The discussion was continued in the Museum galleries.

In Gallery 2 (The Coming of Civilization) is a large photograph of the Uruk vase from Baghdad. It is decorated with 4 bands of figures. On the top is Inanna, goddess of fertility identified by her attributes, bundles of reeds, receiving gifts from naked males. In the next lower band more naked males are bringing offerings, and below them is a band of cattle. At the lowest band are wavy lines signifying waters. This creates a logical progression from the life-sustaining water, to the animals that provide the economic wherewithal of the agrarian economy, to the surplus that allows offerings to be made to the goddess. It may also be read downwards as teleology: in order to offer gifts to the goddess, the surplus must be created from the agricultural economy, for which water must therefore be provided. 

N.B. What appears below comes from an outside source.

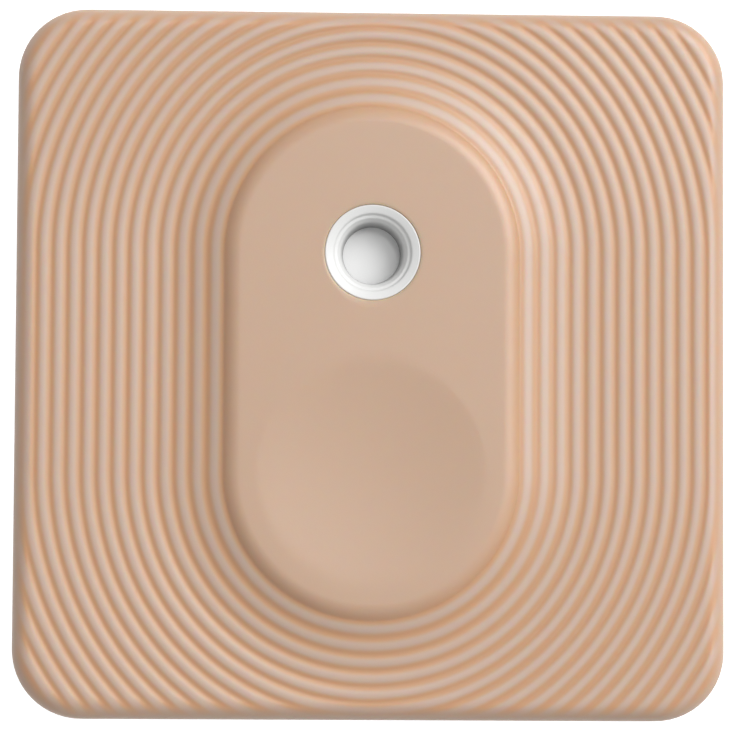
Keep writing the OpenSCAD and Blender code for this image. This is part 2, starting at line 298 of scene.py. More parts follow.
def plateau_loops():
    """The small rounding at the port's edge, as steps out and down, and then straight lines from there to the
    plateau's edge, with the dish sunk into them."""
    loops = [port_loop(hole_r + out, plateau_z - down) for out, down in rim_steps]
    start = hole_r + rim_width
    for t in np.linspace(0, 1, plateau_rows):
        r = start + (aim_length - start) * t
        loop = port_loop(r, plateau_z)
        loop[:, 2] -= dish(loop[:, 0], loop[:, 1])
        loops.append(loop)
    return loops


print("rows over the plateau:", len(plateau_loops()))

# %% [markdown]
# Over the ridges, a row that crossed a crest would give its highlight teeth. So each row keeps its offset all
# the way round. Where the outline comes first, the row waits there until the path leads it inwards again.

# %% Rows over the ridges
flank_rows = 14
rows_per_ridge = 10
edge_start = 0.2
past_edge = 0.1
stop = reach(edge_start)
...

Gallery 2 (The Coming of Civilization) and Gallery 3 (Symbolic Communication) have cylinder seals, many of which show a seated god, identifiable by an attribute, with an intermediary standing behind. The Mesopotamians inscribed almost everything, which certainly aids contemporary archaeologists. In Gallery 4 (The Beginning of Writing), it was pointed out that the BLMJ staff, insist that before 2000 BCE, Mesopotamian texts were written top to bottom and thus display their cuneiform tablets accordingly. This convention is not one generally accepted.  

Gallery 6 (The Sumerian Temple) pictures a southern Mesopotamian ziggurat, the one at Ur (2000 BCE). The ziggurat was a sanctuary raised on a platform; it was a shrine, a link to the heavens, more than a temple. A cylinder scroll shows gods working at building; another shows a man ascending toward heaven on eagles’ wings.

Gallery 15 (Assyria, The Rod of My Anger) contains a stele with a royal official with the emblems of his office. He holds a cup, indicating he is the chief wine steward, a very high ceremonial position.